The fourth stanza takes in all the years between then and tomorrow, my move away from the crowd of class presidency toward just a sacred few – and today I can count on two hands all the people who matter in my life, truly feel like my people – as well as the sense of being judged, over and over again, and not just me being judged but everyone who doesn’t “fit”. And the wonderful feeling of giving the judgers the finger.
This is the fifth stanza:
“And I’ve nothing in common
With neighbors or any lineage
Save zip codes
All these years.”
The abstract painter and art critic Elaine de Kooning has become one of my heroes. One time she said this about painting: “When I start I don’t know what’s going to happen. I begin by resisting what I think I already know, so that I can find out what I know that I didn’t know I knew. It’s mysterious.”

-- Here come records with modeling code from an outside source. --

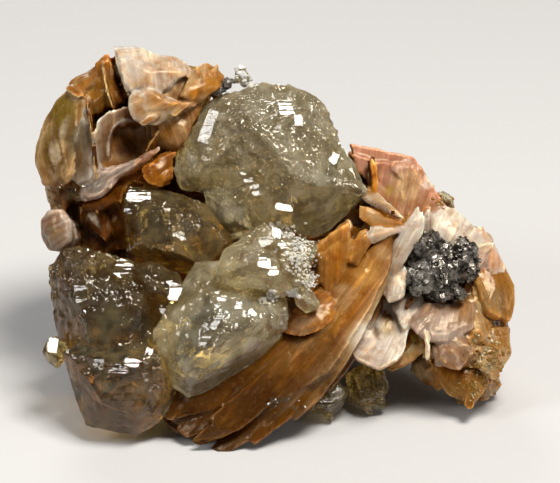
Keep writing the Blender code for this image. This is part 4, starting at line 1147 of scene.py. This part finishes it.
UPPER_RIGHT_PLATES = [
    dict(outline=[(15.3, 14.7), (16.0, 14.5), (16.7, 12.8), (17.0, 10.5), (16.7, 7.6), (15.6, 7.6),
                  (15.3, 10.8)],
         normal=(-0.5, 0.1, 0.86), root=(16.0, 6.0), tones=(ORANGE, ORANGE, AMBER), stain=0.2, raised=2.2,
         thickness=0.8, dome=0.3, lean=0.1, petals=0, terraces=0),
    dict(outline=[(11.4, 16.8), (13.6, 16.4), (16.7, 15.7), (20.4, 15.0), (22.8, 14.3), (24.5, 12.0),
                  (26.0, 9.3), (27.5, 7.1), (28.9, 5.2), (27.4, 2.0), (23.6, -0.4), (18.5, -0.1),
                  (14.6, 4.2), (15.0, 9.6), (12.3, 13.8)],
         normal=(0.1, 0.22, 0.97), root=(16.0, -6.0), tones=(HONEY, PINK, PINK), stain=0.25,
         thickness=3.2, dome=-0.8, layers=3, petals=0),
    dict(outline=[(19.0, 13.9), (22.1, 14.2), (24.5, 13.0), (25.5, 10.5), (26.0, 7.6), (23.8, 7.1),
                  (21.8, 8.8), (20.1, 10.8), (18.7, 12.5)],
         normal=(0.45, 0.1, 0.88), root=(21.1, 5.0), tones=(CREAM, PINK, WHITE), stain=0.15, raised=0.8,
         thickness=0.9, dome=-0.5),
    dict(outline=[(17.0, 13.5), (19.0, 13.2), (20.7, 10.1), (21.8, 7.1), (21.1, 4.7), (19.4, 6.0),
                  (17.7, 8.8)],
         normal=(-0.45, 0.2, 0.87), root=(21.1, 2.8), tones=(ORANGE, PINK, CREAM), stain=0.3, raised=0.8,
         thickness=0.9, dome=-0.4),
    dict(outline=[(13.4, 8.8), (15.3, 8.6), (17.7, 7.2), (20.1, 5.2), (21.8, 3.1), (20.4, 3.5),
                  (18.0, 4.5), (15.3, 5.9), (13.6, 7.2)],
         normal=(-0.2, 0.6, 0.78), root=(22.4, 2.6), tones=(CREAM, CREAM, WHITE), stain=0.3, raised=2.0,
         thickness=0.8, dome=0.2),
    dict(outline=[(13.3, 6.4), (15.3, 5.7), (18.0, 4.3), (20.4, 3.3), (21.8, 2.6), (20.1, 1.8),
                  (17.3, 1.6), (14.6, 2.6), (12.9, 4.3)],
         normal=(0.05, 0.25, 0.96), root=(22.4, 2.6), tones=(HONEY, CREAM, ORANGE), stain=0.5, raised=1.2,
         thickness=0.9, dome=0.2),
    dict(outline=[(15.0, 2.5), (17.7, 2.8), (20.4, 3.0), (21.9, 2.6), (20.4, 1.6), (18.0, 0.3),
                  (15.6, -0.8), (13.9, 0.3)],
         normal=(0.1, -0.1, 0.98), root=(22.8, 3.0), tones=(WHITE, CREAM, WHITE), stain=0.3, raised=1.4,
         thickness=0.9, dome=0.2),
    dict(outline=[(7.1, -1.8), (8.2, 0.9), (9.9, 3.0), (11.9, 4.3), (12.9, 2.6), (11.9, -0.1),
                  (10.5, -2.5), (8.8, -4.5)],
         normal=(-0.3, 0.3, 0.9), root=(11.1, -7.4), tones=(HONEY, AMBER, CREAM), stain=0.6, raised=0.4,
         thickness=1.0, dome=0.3, petals=0),
    dict(outline=[(10.9, -3.5), (11.9, -0.4), (13.3, 2.0), (15.0, 2.6), (15.6, 0.6), (14.6, -2.1),
                  (12.9, -4.8)],
         normal=(0.35, 0.2, 0.9), root=(12.2, -8.2), tones=(HONEY, AMBER * 0.8, ORANGE), stain=0.6,
         raised=0.2, thickness=1.0, dome=0.3, petals=0),
    dict(outline=[(5.4, -0.9), (8.2, 1.6), (11.7, 3.7), (12.4, -1.4), (10.2, -8.1), (7.7, -10.8),
                  (6.0, -6.5)],
         normal=(0.3, 0.1, 0.95), root=(8.0, -14.0), tones=(STAIN, ORANGE, AMBER), stain=0.5, raised=-0.6,
         petals=0),
    dict(outline=[(23.6, 6.5), (25.0, 4.3), (24.7, 1.6), (23.1, -1.1), (21.4, -3.8), (19.2, -6.7),
                  (17.7, -6.0), (18.2, -2.8), (19.4, 0.3), (21.1, 3.0), (22.4, 5.0)],
         normal=(-0.35, 0.2, 0.9), root=(18.0, -9.3), tones=(CREAM, WHITE, WHITE), stain=0.05, raised=2.0,
         thickness=0.9, dome=0.3, petals=0),
    dict(outline=[(25.2, 5.7), (26.2, 3.7), (25.2, 0.9), (23.1, -2.1), (21.1, -4.5), (21.1, -1.4),
                  (22.8, 2.0)],
         normal=(0.5, 0.1, 0.86), root=(20.1, -7.4), tones=(CREAM, LILAC, WHITE), stain=0.05, raised=1.4,
         thickness=1.0, dome=0.3, petals=0),
    dict(outline=[(25.2, 4.3), (27.9, 6.0), (29.9, 5.4), (32.3, 3.3), (34.7, 0.3), (35.5, -2.8),
                  (34.0, -5.5), (30.6, -4.5), (27.2, -2.1), (24.8, 0.6)],
         normal=(0.25, 0.42, 0.87), root=(25.8, -6.5), tones=(CREAM, WHITE, WHITE), stain=0.1,
         thickness=2.8, dome=0.8),
]
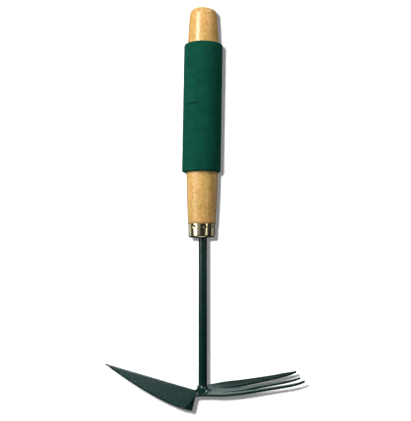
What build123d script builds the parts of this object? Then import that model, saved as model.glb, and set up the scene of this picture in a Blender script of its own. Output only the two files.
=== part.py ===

That’s how my life seems to have gone so far, at least to me. The ghost kids down in the Intermediate School basement – I’ve got one now. The beautiful young black woman I crushed on in fifth grade – I learned she passed away a couple of months ago, former graduate Wareham High School class of ’67. And yet here I am, still standing. These three paintings? I came to a palette different days with the dregs of a few colors left, and with the only goal to scrape clean the palette for the next round of colors and serious painting, I pushed paint around with a knife and came up with these. Favorites of mine – “My Hawaiian Vacation”, “Blue Cow”, “Iowa Cornfield in September.” Some four years between the first and the most recent. I guess I didn’t know that I knew.
On bare branches
Over pampas grass
Just outside Boston
Carbon monoxide refugees
From the Interstate.”
I don’t know. Kind of sounds like me.